In December, 2003, while I was pregnant with The Boy, my husband and I signed all the paperwork and contracted to build a new house in a town about 40 minutes from where we were living at the time. We had done all the proper research on the new town: school districts, demographics, park district, taxes, etc... but we weren't very familiar with the town itself. The new house was slated to be ready in August 2004.

That spring and early summer, when we needed to get out of the old house so our realtor could have open houses or what-have-you, we very often drove to the new town. We checked on the progress being made on the construction of our new home, and we explored our new downtown area. The Babe was about 2.5 years old, and The Boy was about 2-5 months old.

Many, many, many times as we explored the downtown, The Boy would need to eat. I had found a little breezeway between two buildings that acted as a pathway between a parking lot and the main shopping section. This breezeway had a nice bench, was shaded from the sun, and was not very widely used. I sat there so many times nursing The Boy on countless different trips.

Flashforward 3 years. The Boy and I are downtown having a date today, just the two of us at the Starbucks while The Babe is in a class. We are just killing time until it is time to go pick her up. As we're sitting, bored, in the Starbucks, The Boy announces he wants to go sit outside. I say OK, there are benches just at the corner. We get to those benches, and they're right in the sun. It's super hot today and I was not interested in that. And then I had the lightbulb moment... and I took The Boy to our little breezeway bench in the shade.

He was tired. He laid on the bench with his head in my lap, sucking his thumb and clinging to his babies. I wished we had thought of it sooner, as we only had a few minutes to sit before we had to go for The Babe.

It was nice to sit there with him. It's kind of sweet that we have a little place of our own, our quiet little spot, right in the middle of the downtown shopping hustle. I know The Boy doesn't remember all the other times we've sat there, just the two of us, but I'll never be able to walk past it without feeling all mushy inside ever again.

Friday, June 08, 2007

acceptance

Recently, a friend of mine blogged about the need to be careful what we tell our little ones. They are so easily accepting of our explanations of the world. She could not be more right.

A long time ago, I told The Babe that if she was awakened by a nightmare in the middle of the night, the best thing for her to do was to go tinkle. I explained that when you tinkle, all the bad thoughts and scary monsters go away with the tinkle and get flushed down the potty. I figured that I had killed two birds with one stone there: 1.) She believes she got rid of the bad dream and will go back to sleep with very little fuss 2.) She has tinkled, thereby lessening the chance that she would have an accident during the night (we were potty training at the time).

I don't have an explanation for why I made up such a story, and I really have no idea where it came from. All I can say in my defense is that it is very likely I was in a 2:00am haze when I said it. But, however silly it seems, it has worked like a charm, and to this day The Babe believes that if she just tinkles, all the bad thoughts go away.

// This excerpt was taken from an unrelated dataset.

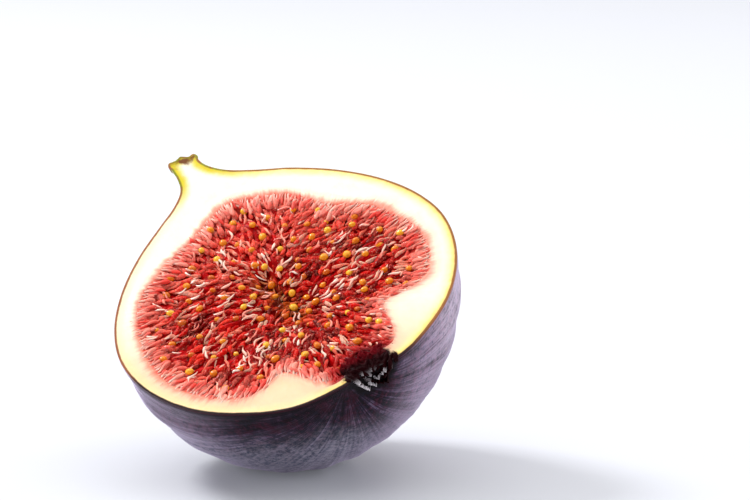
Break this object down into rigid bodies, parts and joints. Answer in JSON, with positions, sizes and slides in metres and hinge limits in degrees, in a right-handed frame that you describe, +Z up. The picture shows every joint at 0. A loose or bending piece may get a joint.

Tonight was a killer night at work (look at the time I am posting this!), and The Babe was up a couple of times as I was still working. The first time she woke up was around 1:00am. She came to my office to tell me that she had lost her covers during the night. On our way back to her room, I told her she should stop to tinkle. That's another rule of mine, not related to nightmares, that if you are up in the middle of the night, you tinkle (you can tell we had our fair share of night time accidents, can't you?). So, we stopped, she went, and I tucked her back in to bed. But, at around 1:30, she was up again; this time due to a nightmare. Uh-oh.

She had just tinkled the equivalent of Niagra Falls not 30 minutes before. As I am leading her back to her room to tuck her in, she stops me. "Wait mommy! I want to tinkle it out!" So, I'm scrambling... I warned her that she might not have any tinkle left, but never fear! If there is a lack of tinkle, I can tinkle for her! That still counts! OMG, I roped myself into the ridiculous 'tinkle eliminates monsters' theory. Lucky for me she was able to go a bit herself... but I bet she remembers that my tinkle can be called upon during some future midnight tinkle shortage.

*sigh* Yes, we do need to be careful what we tell them... quite careful.

Tuesday, June 05, 2007

lying

What do you do about the lying? He's just 3. He lies about stupid things, and he always gets caught. I want to punish him, I want him to know that it's wrong to lie, but I don't actually know what to *do*.

The Babe never lies. I swear. Even when she knows she's wrong, and she knows there will be some trouble, she'll look at the floor and very quietly tell you the truth. What this has meant is that she gets a small lecture on why what she did was wrong, but she is rarely actually punished, and she is so good that she listens to your lecture and takes it to heart. She almost never repeats the same offense. So, I am new to this whole lying thing.

The Boy, however, is a different story. He is defiant. He doesn't listen. And, he does lie. Today it was as silly as asking me if he could be excused from the table. I was in the laundry room at the time, and I asked him if he had eaten his whole sandwich, to which he answered "yes". So, I excused him from the table. I finished what I was doing and was distracted by something else, meanwhile The Kiddos are quite busy playing. It was probably a full 30-45 minutes later that I walked into the kitchen to see 2/3 of his sandwich still on the plate. So, I lost it. I know it's a small lie, but he lied just the same, and it's been so frequent and I am just sick of it. I yelled at him and I sent him to his room. He cried all the way up there and I told him he had better be quiet, too. I didn't want to hear it. I spent the next few minutes calming myself down and then I went in to speak with him.

I asked him why he lied to me, and his answer was that he didn't want to finish his sandwich. I told him if he had just told me the truth, that he was full, we could have worked out a deal; but that since he lied, he has made me very angry with him. I told him he can always tell me the truth, no matter what it is, and that we will always be able to work something out. He said OK.

But still... honestly, I am at a loss. What do you do? How do you stop a 3 year-old from lying? I know it's small stuff now, and it's easy to catch (I mean *come on*, if you're going to tell me you ate your whole sandwich, at least give it to the dog or something so I won't find it); but I don't want it to be a pattern. I don't want him to lie to me down the road about something that really matters... I want to nip it in the bud now.

ideas? advice? anyone, anyone? Buehler? Buehler?